Well. I didn’t know Jaggu was having it this bad. So then I tried my pal Parvati who I often bump into walking on Boat Club Road. “Hey! Just wanted to chat a bit. I’m generally finding out about money and filing taxes and stuff …”
Not funny
“Wait. Is this for one of your heartless articles making fun of our middle-class miseries?”
“Er…not exactly, but even if I do, I swear I’ll change your name,” I reassured her. “Well, you can change my name from Parvati to Poverty if you like… my auditor found new ways to show I owe the Government several more thousands than last year.” She stormed away at a faster trot. But then that’s good for her leg muscles I thought, in case she felt like kicking her auditor.
I walked on, and met a more cheerful friend. “Hi Jana! Filed your returns? Just gathering some thoughts for an article…” I said. “Well I’ve paid my usual lakhs and lakhs, but looks like many others haven’t. Just see the state of this road after one big downpour; our poor Government has no money left to maintain them, after maintaining only the roads leading up to their own mansions…” Jana viciously kicked a stone into a pothole; maybe I’d spoilt his nice mood here.
Market pulse
Someone suggested I check out a swish shopping mall to see what the atmosphere was like out there. What with newspapers announcing a million August Sales, shoppers must be so happy that with less money in their wallets, they would save precious money on each purchase. Well a Shopping Maul is what I saw. They were out in hundreds, raiding the shops for bargains. Many delirious people were buying five-for-the-price-of-three, when all they set out to buy that day was, say, just one new pair of discounted sun-glasses.

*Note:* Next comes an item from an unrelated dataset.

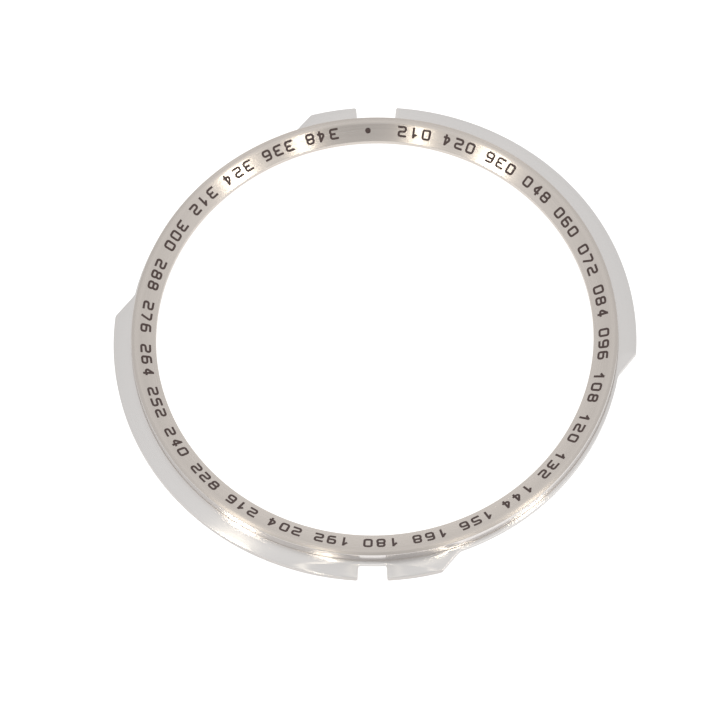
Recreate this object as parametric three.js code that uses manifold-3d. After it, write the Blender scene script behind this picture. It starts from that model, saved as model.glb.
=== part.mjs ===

Well, despite no discounts whatsoever at the food courts, it was jam packed with people. The same ones who’d yell at the vegetable- wallah for raising the price of a kilo of onions from Rs. 10 to 12, were so readily paying Rs. 75 for an onion dosa . I suddenly spotted my ex-colleague Niloy sitting at a table, who waved to me to join him. “So what human trauma have you come to observe here and make fun of…” asked Niloy.
“Well, it’s the post-August mood of people, especially after filing their tax returns”, I confessed.
Niloy broke into a huge grin. “Well I have no complaints! Right now I actually love the IT people!” he said, biting into a large burger. “They recently sent me a refund for Rs. 7870!! Just like that! Sit down, I’ll treat you to a pizza.”
At last! A person who actually smiled at the mention of the words Income Tax. But then my good friend was merely enjoying that temporary feeling of euphoria called “intaxification”. That exhilarating high when we get unexpected money… Till we realise it was ours anyway, in the first place.